There is both hi and hi_IN in git repo: http://git.fedorahosted.org/git/?p=docs/release-notes.git;a=tree;f=po;hb=HEAD
Adding Jeff Fearn who can help us with the answer to ... Do we need country codes in the language for Publican? Maybe Paul remembers, but I forget why we use these? What circumstances does it help? I'd like us to make a clear policy and stick to it, merging and deleting whichever ones we do not use.
(In reply to comment #2) > Adding Jeff Fearn who can help us with the answer to ... > > Do we need country codes in the language for Publican? Publican should handle 2 and 5 character codes. > Maybe Paul remembers, but I forget why we use these? What circumstances does > it help? It makes language code format consistent across all languages since at the minimum the two Chinese languages use 5 character codes. > I'd like us to make a clear policy and stick to it, merging and deleting > whichever ones we do not use. IMHO xx-YY for all languages is clear. xx[-YY] is less clear. What happens if you have a xx language and later on someone adds a xx-YY variant? I recently heard this happened to one project when es-MX was added and es already existed. My point being that xx[-YY] is more prone to confusion than always having xx-YY. Cheers, Jeff.
(In reply to comment #3) > It makes language code format consistent across all languages since at the > minimum the two Chinese languages use 5 character codes. > But not every language has to use 5 character codes. Most of them don't have any variants and always will be just one language. 2 character codes are used for years, and it has never been problematic in any way. > IMHO xx-YY for all languages is clear. > xx[-YY] is less clear. > But changing de facto standard (xx[_YY]) to something not used in any place except publican does not give you any benefits. It makes things even worse, because whole FLOSS world use 2 character codes (with exceptions like zh_CN or bn_IN, where it's really necessary), including glibc language tables! > What happens if you have a xx language and later on someone adds a xx-YY > variant? I recently heard this happened to one project when es-MX was added and > es already existed. > Is this really a problem? In which way? > My point being that xx[-YY] is more prone to confusion than always having > xx-YY. > From l10n view, it's just complicating things that always have been simple.

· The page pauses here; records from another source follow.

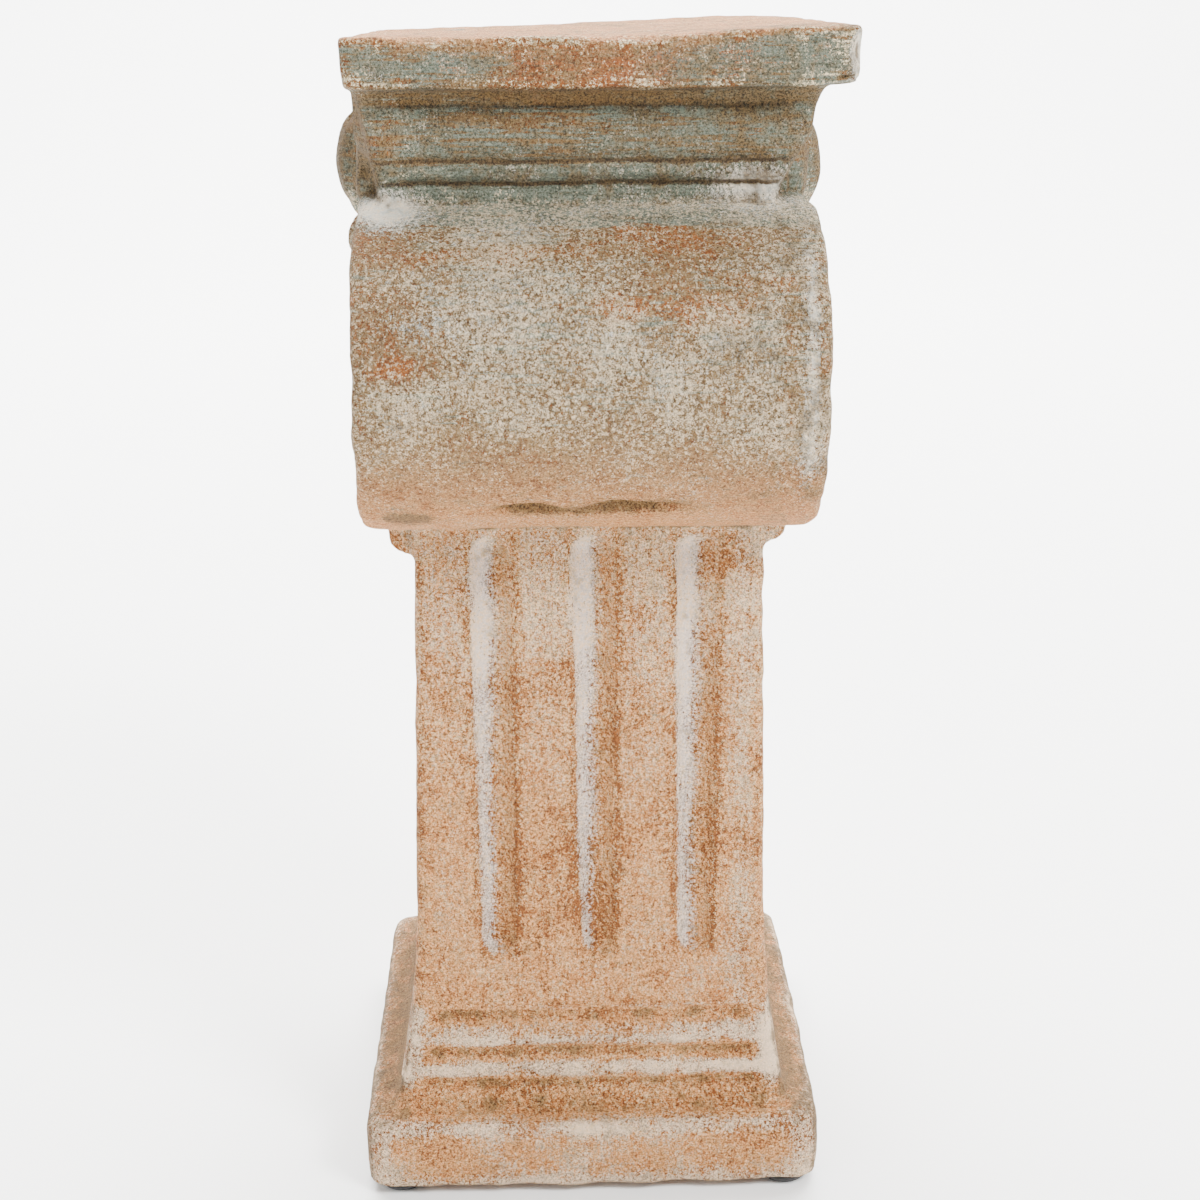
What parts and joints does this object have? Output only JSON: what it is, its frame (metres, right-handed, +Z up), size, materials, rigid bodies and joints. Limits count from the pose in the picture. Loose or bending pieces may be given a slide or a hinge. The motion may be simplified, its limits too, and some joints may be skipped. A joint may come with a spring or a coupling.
{
  "type": "column",
  "caption": "Small square Ionic-style column of distressed painted clay with fluted shaft, scroll capital, moulded base and rubber feet.",
  "frame": {"origin": "on the ground under the middle of the column, at the feet's undersides", "axes": "+Z up the column; -Y is the roll face that the picture shows; the carved volutes face -X and +X"},
  "size_m": [0.1506, 0.1899, 0.3628],
  "materials": {
    "painted_clay": "matte, layered worn paint over fired clay",
    "black_rubber": "matte"
  },
  "bodies": {
    "root": {"column_body": "painted_clay", "foot_front_left": "black_rubber", "foot_front_right": "black_rubber", "foot_back_left": "black_rubber", "foot_back_right": "black_rubber"}
  },
  "joints": []
}
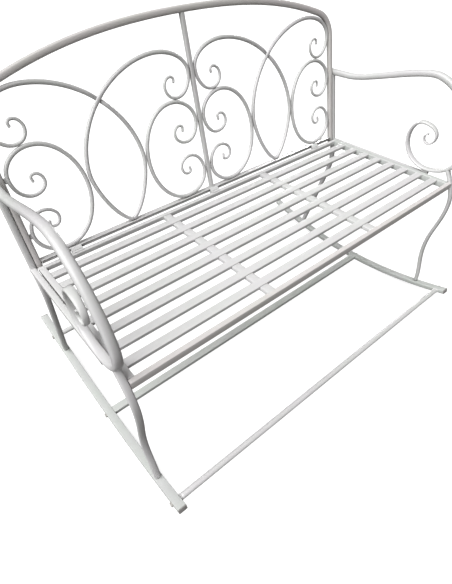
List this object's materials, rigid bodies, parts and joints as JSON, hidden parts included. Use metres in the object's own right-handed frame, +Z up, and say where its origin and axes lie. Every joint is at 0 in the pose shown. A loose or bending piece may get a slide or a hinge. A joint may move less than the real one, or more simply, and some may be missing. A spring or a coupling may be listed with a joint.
{
  "type": "rocking bench",
  "caption": "Off-white two-seat rocking bench of steel tube with a slatted seat, a scrollwork back, scrolled armrests and curved rockers.",
  "frame": {"origin": "centre of the bounding box on the floor, under the middle of the bench", "axes": "+X to the right as seen from the front, +Y from the front edge of the seat to the back, +Z up"},
  "size_m": [1.2602, 0.8896, 0.9658],
  "materials": {
    "painted_steel": "satin",
    "bolt_steel": "satin"
  },
  "bodies": {
    "root": {"armrest_heel_block_left": "painted_steel", "armrest_heel_block_right": "painted_steel", "armrest_left": "painted_steel", "armrest_right": "painted_steel", "back_bottom_rail": "painted_steel", "back_centre_bar": "painted_steel", "back_frame_tube": "painted_steel", "back_loop_inner_left": "painted_steel", "back_loop_inner_right": "painted_steel", "back_loop_outer_left": "painted_steel", "back_loop_outer_right": "painted_steel", "back_scroll_inner_left": "painted_steel", "back_scroll_inner_right": "painted_steel", "back_scroll_outer_left": "painted_steel", "back_scroll_outer_right": "painted_steel", "back_spacer_centre": "painted_steel", "back_spacer_left": "painted_steel", "back_spacer_right": "painted_steel", "front_leg_left": "painted_steel", "front_leg_right": "painted_steel", "rear_leg_post_left": "painted_steel", "rear_leg_post_right": "painted_steel", "rocker_bolt_front_left": "bolt_steel", "rocker_bolt_front_right": "bolt_steel", "rocker_bolt_middle_left": "bolt_steel", "rocker_bolt_middle_right": "bolt_steel", "rocker_bolt_rear_left": "bolt_steel", "rocker_bolt_rear_right": "bolt_steel", "rocker_cap_front_left": "painted_steel", "rocker_cap_front_right": "painted_steel", "rocker_cap_rear_left": "painted_steel", "rocker_cap_rear_right": "painted_steel", "rocker_left": "painted_steel", "rocker_right": "painted_steel", "seat_cross_bar_left": "painted_steel", "seat_cross_bar_right": "painted_steel", "seat_front_rail": "painted_steel", "seat_rear_rail": "painted_steel", "seat_side_rail_left": "painted_steel", "seat_side_rail_right": "painted_steel", "seat_slat_1": "painted_steel", "seat_slat_2": "painted_steel", "seat_slat_3": "painted_steel", "seat_slat_4": "painted_steel", "seat_slat_5": "painted_steel", "seat_slat_6": "painted_steel", "seat_slat_7": "painted_steel", "seat_slat_8": "painted_steel", "side_rail_left": "painted_steel", "side_rail_right": "painted_steel", "stretcher_collar_front_left": "painted_steel", "stretcher_collar_front_right": "painted_steel", "stretcher_collar_rear_left": "painted_steel", "stretcher_collar_rear_right": "painted_steel", "stretcher_front": "painted_steel", "stretcher_middle": "painted_steel", "stretcher_rear": "painted_steel"}
  },
  "joints": []
}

(In reply to comment #4) > (In reply to comment #3) > > It makes language code format consistent across all languages since at the > > minimum the two Chinese languages use 5 character codes. > > > > But not every language has to use 5 character codes. Most of them don't have > any variants and always will be just one language. 2 character codes are used > for years, and it has never been problematic in any way. He asked for a clear policy, always use 5 letter codes is clear, use 2 or 5 letter codes is less clear. > > IMHO xx-YY for all languages is clear. > > xx[-YY] is less clear. > > > > But changing de facto standard (xx[_YY]) to something not used in any place > except publican does not give you any benefits. This has nothing to do with Publican, it's Fedora docs policy and it would make sense to clarify this policy regardless of what tool chain is being used. > It makes things even worse, > because whole FLOSS world use 2 character codes (with exceptions like zh_CN or > bn_IN, where it's really necessary), including glibc language tables! This is the difference between producing translations for software and translations for documentation. The underscore should not be used for documentation translations since it is not a valid language delimiter in XML or XHTML. The HYPHEN-MINUS is the only valid delimiter in XML and XHTML. Using the underscore produces invalid XML and XHTML. See: http://www.w3.org/TR/REC-xml/#sec-lang-tag The shell uses a different ISO standard for language delineation than is used in XML and XHTML, publican handles this difference when producing desktop documentation, I'm not sure what other tools chains do. > > What happens if you have a xx language and later on someone adds a xx-YY > > variant? I recently heard this happened to one project when es-MX was added and > > es already existed. > > > > Is this really a problem? In which way? He asked for a clear policy, having mixed 2 and 5 letter codes for the same language does not aid clarity. > > My point being that xx[-YY] is more prone to confusion than always having > > xx-YY. > > > > From l10n view, it's just complicating things that always have been simple. I don't think using hi-IN instead of hi is complex in any way. This ticket wouldn't exist if there wasn't some existing confusion. Cheers, Jeff.
Ticket's existence's reason is as Build is not available for 'hi' (need to add LINGUAS) hi_IN or hi-IN is not exist in our system (eg: http://l10n.fedoraproject.org/languages/hi_IN/) in our current system, committer (or translator) can give any name to any file (by mistake) with "or, type the name for a new one:". like 'xx_ZZ.po'or 'xx_CC.po' we can restrict transfix system from commit anybody to any file name (for Translation like 'po/hi.po' or 'po/hi_IN.po'). It caused this issue. just FYI: hi_IN.po file is not actually maintained currently by translator. (cvs log for it) ------ revision 1.1 date: 2007/11/21 16:44:49; author: ruturajv; state: Exp; complete with security and first page --------
Fixed. I would suggest that someone open another bug to eliminate all the xx_YY in Fedora Docs and replace with xx-YY so these codes can be used equally as needed in our XML or in the shell without silly mangling. The existing toolchain has no problem using either AFAIK, and even if we're not going to be on it much longer it behooves us to follow standards.